What I believe is important for academics who wish to venture into the midst of political YouTube and who attempt to understand the content creators is to try to take YouTube content creator feedback into consideration. When mistakes and misclassification in the algorithmically classified data on transparency.tube were pointed out, the research team responded either by removing data, reclassifying or in some cases by renaming and clarifying the meaning of the labels. The site intends to provide information on the current state of political YouTube and analysis on discourse, not hit lists or political witch hunt materials.

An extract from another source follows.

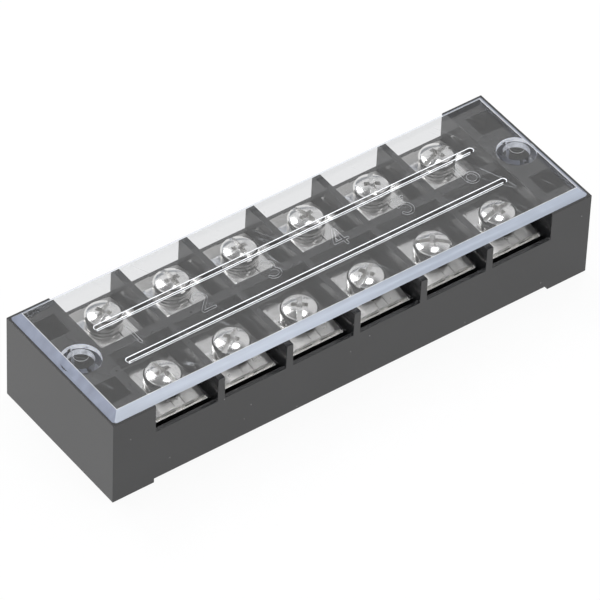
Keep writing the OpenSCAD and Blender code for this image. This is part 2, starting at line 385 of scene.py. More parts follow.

As a researcher, my greatest goal is to find the truth about YouTube algorithms, radicalization and political bubbles. I am confident that our prior study and websites recfluence.net and transparency.tube offer currently the most thorough, accurate, nuanced and technically the most advanced representation of the political spheres on the platform. I would welcome more discussion on this difficult topic, and I am always happy to offer any assistance on researchers who are tackling the same issues. The data and algorithms that have been used to create the datasets are accessible and open to everyone.